ARM architecture support
Ubuntu Server 12.04 LTS is now available for the ARM platform. A fully-supported Ubuntu Server implementation built from the same repositories as our other architectures, Ubuntu Server for ARM provides the same capabilities as Ubuntu Server on x86 or x64. This means you will be able to run the same Ubuntu platform across your entire server infrastructure, whether on x86, x64 or ARM.
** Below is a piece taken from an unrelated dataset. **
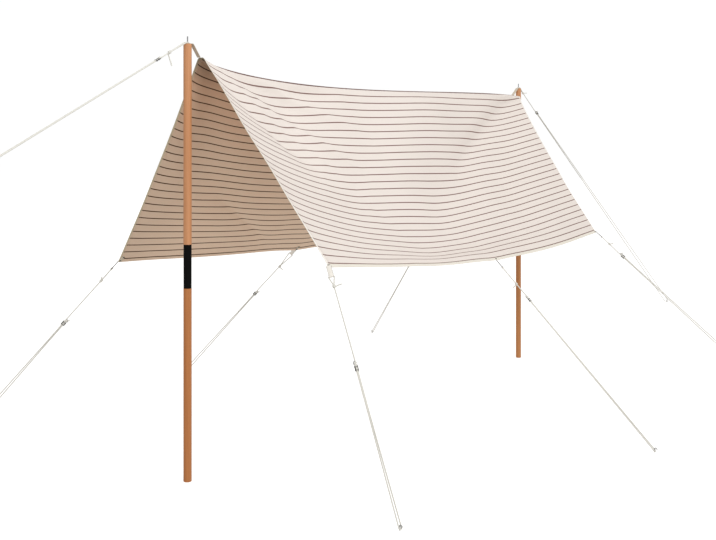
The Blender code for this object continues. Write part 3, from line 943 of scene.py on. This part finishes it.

- Initial support for the Marvell and TI development boards development platforms
- Support for Calxeda and Marvell ARM Server SoCs will come online with the Ubuntu Server LTS point releases, once the hardware is available for testing.
New platforms supported
A wide range of server models are certified for Ubuntu 12.04. This includes certification and support of Ubuntu 12.04 LTS on select HP ProLiant servers, including the latest HP ProLiant Generation 8 (Gen8) servers. For the full list of certified hardware, please visit www.ubuntu.com/certification
File systems and storage
Distributed, stable and secure
Support for Ceph distributed storage system Ceph is a massively scalable, open source, distributed storage system. It is comprised of an object store, block store, and a POSIX-compatible distributed file system. The platform is capable of auto-scaling beyond the petabyte level, it runs on commodity hardware, it is self-healing and self-managing, and has no single point of failure. Ceph is in the Linux kernel and RBD can be integrated with the OpenStack cloud operating system.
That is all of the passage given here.